Facile Microwave Synthesis of Kilogram‐Scale Electrocatalysts with Nanocarbons Bridged Cobalt Active Sites for Enhanced Oxygen Electrocatalysis

Abstract Oxygen reductions and evolution reactions (ORR/OER) are pivotal electrochemical processes in fuel cells and metal‐air batteries, yet the rapid, large‐scale production of efficient ORR/OER electrocatalysts remains challenging. Herein, a groundbreaking microwave‐synthesis strategy is presented that enables the rapid and facile preparation of kilogram‐scale ORR/OER electrocatalysts. The unique microwave irradiation generates instantaneous thermal energy, facilitating the formation of nano‐carbon bridges that interconnect high‐density active sites comprising cobalt single atoms and nanoparticles. This innovative architectural configuration significantly enhances the kinetics of electron/mass transfer and maximizing the accessibility of active sites. The optimized carbon‐bridged cobalt catalyst (CBCo‐800) demonstrates a commendable half‐wave potential ( E 1/2 ) of 0.86 V versus RHE and a minimal overpotential difference (Δ E ) of 0.696 V. Furthermore, lab‐assembled zinc‐air battery utilizing CBCo‐800 achieved a great specific capacity of 794 mAh g −1 and sustained over 650 h, outperforming commercial Pt/C and RuO 2 catalysts.
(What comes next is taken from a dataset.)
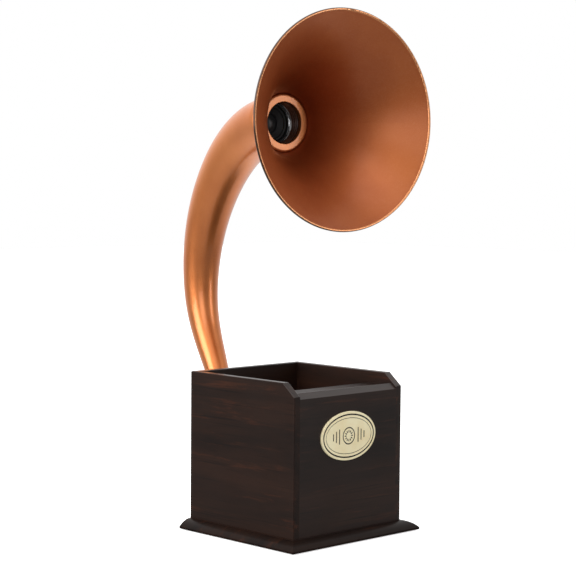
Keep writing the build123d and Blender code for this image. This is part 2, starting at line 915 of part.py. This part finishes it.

Density functional theory (DFT) calculations elucidate that the nanocarbon bridge between the dual‐active sites boosts oxygen activation and optimizes the adsorption/desorption dynamics of *OH/*OOH intermediates, thereby lowering the energy barriers for ORR/OER. This study offers a facile solution for producing dual‐active site materials, and also establishes a robust platform for the mass production of high‐performance electrocatalysts.